All of these algorithms provide a log signal which is insensitive to the rotational orientation of the tool along the axis of the borehole. This is important to achieve log consistency, as the sensors are likely to rotate around the longitudinal axis of the borehole during the logging process. Logs could be derived from one or more of the above, alone or in combination.
The technique described above allows the retrieval of the down hole equipment and the determination of the free point to be determined from only two excursions into the bore hole. This is in comparison with the three excursions necessary to retrieve the MWD and determine the stuck point in the prior art.
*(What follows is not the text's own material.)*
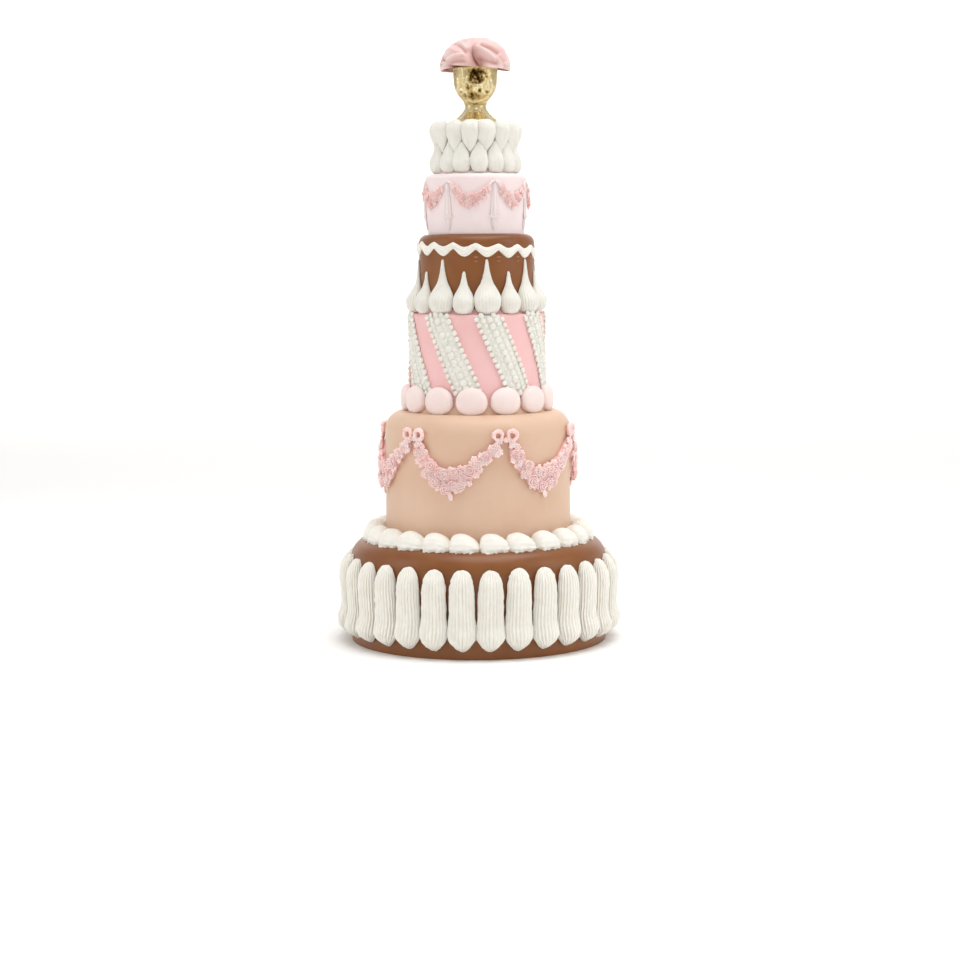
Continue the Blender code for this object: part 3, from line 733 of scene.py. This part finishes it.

A drilling company can therefore save considerable time and expense.
Additionally, as the sensing of the magnetic marks is achieved using the sensors of the MWD, the speed at which the MWD sensor is moved through the drill pipe does not affect the magnitude of the mark detected. Where a coil is used both to write the marks and detect them, the detected strength of the mark is dependent on the rate of change of the magnetic field not the actual strength of the mark itself.
A number of alternative methods and apparatus for determining the stuck point are also contemplated. For example, in an alternative embodiment the data obtained by the MWD sensor may be stored in the fishing tool, and/or transmitted to the surface by the wireline connection 8. Additionally, the fishing tool itself may be provided with a three dimensional magnetic field sensor to detect the magnetic marks made by the coil. In this way, the fishing tool both writes and reads the marks, and an MWD sensor supporting the two modes of operation described above is unnecessary. In a further alternative embodiment, the three dimensional sensor may be incorporated into the stuck point sensor of the prior art. Although, this would not allow the advantageous method described above, it would allow the magnetic marks to be detected with greater accuracy, and without any distorting effects resulting from the speed at which the device is moved.